HE found a vegetarian printer for the work: Richard Phillips of St. Paul's Churchyard. And not content with espousing one unpopular cause, he had it printed, as he was determined all his books should henceforth be printed, in his most advanced etymological spelling.
While Ritson was about professing his `vegetable love'—or rather, faith—thus publicly, a lamentable but ludicrous incident occurred. It must be told in the words of Frederick Madden, who declares he got the story from Francis Douce himself:
Ritson was sitting in Mr. Douce's house eating some bread and cheese for luncheon, when a little girl who was in the room very innocently looked up in Mr. Ritson's face and said, `La! Mr. Ritson, what a quantity of mites you are eating!' Ritson absolutely trembled with passion — laid down his knife — and abruptly quitted the room! On Mr. Douce following him, he said in a tone of excitement, `You have done this on purpose to insult me.' The only answer Mr.
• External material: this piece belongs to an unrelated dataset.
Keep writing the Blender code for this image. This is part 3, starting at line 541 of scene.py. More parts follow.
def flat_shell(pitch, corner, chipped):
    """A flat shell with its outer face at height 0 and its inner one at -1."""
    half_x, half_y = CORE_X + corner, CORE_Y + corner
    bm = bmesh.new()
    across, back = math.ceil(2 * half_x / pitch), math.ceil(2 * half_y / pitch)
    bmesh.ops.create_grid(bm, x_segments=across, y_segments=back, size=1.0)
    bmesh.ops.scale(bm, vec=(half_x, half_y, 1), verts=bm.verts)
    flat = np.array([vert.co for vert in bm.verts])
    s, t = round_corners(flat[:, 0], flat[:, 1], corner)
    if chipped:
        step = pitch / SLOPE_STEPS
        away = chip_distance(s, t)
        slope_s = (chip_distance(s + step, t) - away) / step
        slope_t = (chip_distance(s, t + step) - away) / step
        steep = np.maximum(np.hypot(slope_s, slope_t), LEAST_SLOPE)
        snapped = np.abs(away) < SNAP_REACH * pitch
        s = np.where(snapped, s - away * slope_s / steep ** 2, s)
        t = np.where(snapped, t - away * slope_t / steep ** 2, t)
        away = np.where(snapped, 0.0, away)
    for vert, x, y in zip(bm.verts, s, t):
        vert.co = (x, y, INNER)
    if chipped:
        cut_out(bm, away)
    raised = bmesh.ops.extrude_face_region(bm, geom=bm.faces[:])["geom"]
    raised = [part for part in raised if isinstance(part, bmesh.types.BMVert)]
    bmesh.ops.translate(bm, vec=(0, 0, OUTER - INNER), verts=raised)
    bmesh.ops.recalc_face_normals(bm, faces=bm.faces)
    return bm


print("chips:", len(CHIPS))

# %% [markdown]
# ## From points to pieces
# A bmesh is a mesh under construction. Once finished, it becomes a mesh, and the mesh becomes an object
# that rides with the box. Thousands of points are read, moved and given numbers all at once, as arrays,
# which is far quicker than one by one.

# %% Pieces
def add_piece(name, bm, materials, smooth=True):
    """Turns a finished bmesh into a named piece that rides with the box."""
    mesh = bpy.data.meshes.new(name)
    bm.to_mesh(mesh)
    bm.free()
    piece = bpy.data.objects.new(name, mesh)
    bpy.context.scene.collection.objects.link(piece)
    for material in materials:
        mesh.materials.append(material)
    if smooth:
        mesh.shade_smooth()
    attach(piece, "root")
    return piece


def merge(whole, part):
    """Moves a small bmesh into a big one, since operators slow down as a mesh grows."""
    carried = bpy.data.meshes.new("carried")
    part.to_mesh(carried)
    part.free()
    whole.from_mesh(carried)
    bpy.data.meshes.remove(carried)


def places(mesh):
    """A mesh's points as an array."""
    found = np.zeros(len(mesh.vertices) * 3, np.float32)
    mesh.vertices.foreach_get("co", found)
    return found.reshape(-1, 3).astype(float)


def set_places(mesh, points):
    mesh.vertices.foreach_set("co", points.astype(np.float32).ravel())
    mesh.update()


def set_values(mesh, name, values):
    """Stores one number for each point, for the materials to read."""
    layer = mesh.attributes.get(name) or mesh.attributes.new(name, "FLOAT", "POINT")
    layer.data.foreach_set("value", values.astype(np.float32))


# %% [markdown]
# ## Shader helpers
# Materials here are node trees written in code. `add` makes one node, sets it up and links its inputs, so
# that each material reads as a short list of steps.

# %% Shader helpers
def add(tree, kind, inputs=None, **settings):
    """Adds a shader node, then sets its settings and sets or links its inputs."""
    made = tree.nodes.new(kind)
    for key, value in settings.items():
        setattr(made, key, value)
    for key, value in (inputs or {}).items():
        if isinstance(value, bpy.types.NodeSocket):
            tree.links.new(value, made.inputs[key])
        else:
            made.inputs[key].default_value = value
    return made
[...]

Douce made was, `Sir, there is the door, and I never wish to see you again within it.'
What made the little girl's remark hurt was the fact that Ritson had given especial praise to the Brahmins: `for, not confining murder to the killing of a man, they religiously abstain from taking away the life of the meanest animal, mite or flea'. Was he now, after a life of scrupulous and humane self-denial, to be forbidden his favourite food, or convicted of sin against his own doctrines — by a child? His shattered nerves would not stand the shock. Douce wrote to Ellis, soon afterwards, that Ritson and he had parted: `We have taken a formal leave of each other-under our hands and seals, probably forever... '
From Bertrand H. Bronson, Joseph Ritson, Scholar-at-arms (Berkeley, Calif., 1938), i. 266-7.